The trial underscores the high-stakes nature of standardized testing in American public school systems. The scandal was exposed after the Atlanta Journal Constitution began examining how Atlanta-area students managed to significantly increase their test scores starting in 2009. The school system uses the statewide Criterion-Referenced Competency Test.

“People know that the test scores are flawed for a variety of reasons and that they cannot be relied on as the sole or primary factor to make high-stakes decisions,” Robert A. Schaeffer, the public education director of the National Center for Fair & Open Testing, told the New York Times.

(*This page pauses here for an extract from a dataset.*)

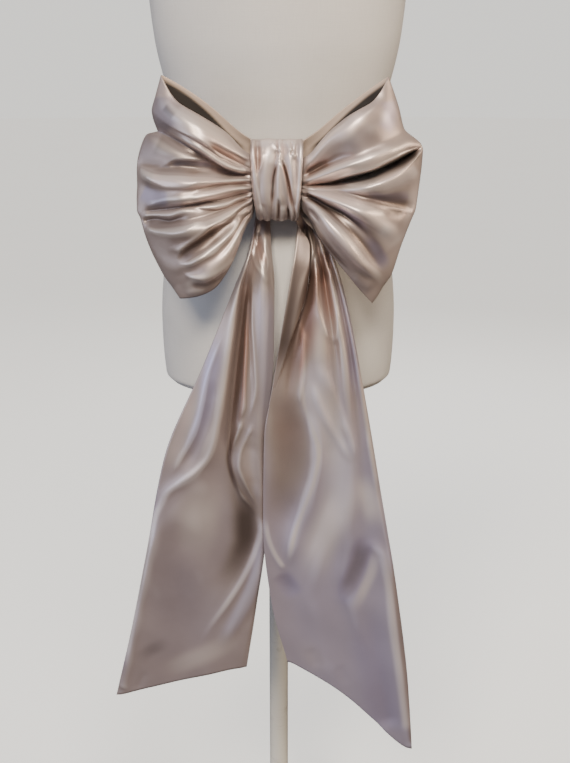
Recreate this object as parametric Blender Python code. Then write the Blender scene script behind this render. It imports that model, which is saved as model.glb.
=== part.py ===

Gov. Sonny Perdue ordered an investigation into the suspicious rise in scores for Atlanta-areas public school students. Findings from the investigation released in 2011 found widespread cheating in the school district. In one instance, a principal wore gloves as she altered test sheets to avoid leaving fingerprints.

District Superintendent Beverly L. Hall, a former Newark school superintendent who died from breast cancer last month, was accused by investigators of sowing a culture of fear and retaliation among administrators that allowed cheating to take place for years. Hall maintained her innocence and said the actions of 178 district educators doesn’t reflect on the more than 3,000 teachers in the system.

Nevertheless, a grand jury indicted Hall and 34 other district employees for complicity in the crime. Most of them reached plea agreements, but a dozen chose to go to trial. Only one of the defendants that chose to go to trial was exonerated. Former elementary school teacher Dessa Curb walked free.

“I’m thankful to God that it turned out well for me, but I’m very upset about the others,” Curb told reporters on Wednesday.

“Our entire effort in this case was simply to get our community to stop and take a look at our educational system,” District Attorney Paul L. Howard Jr. said. “I think because of the decision of this jury today that people will stop. I think people will stop, and they will make an assessment of our educational system.”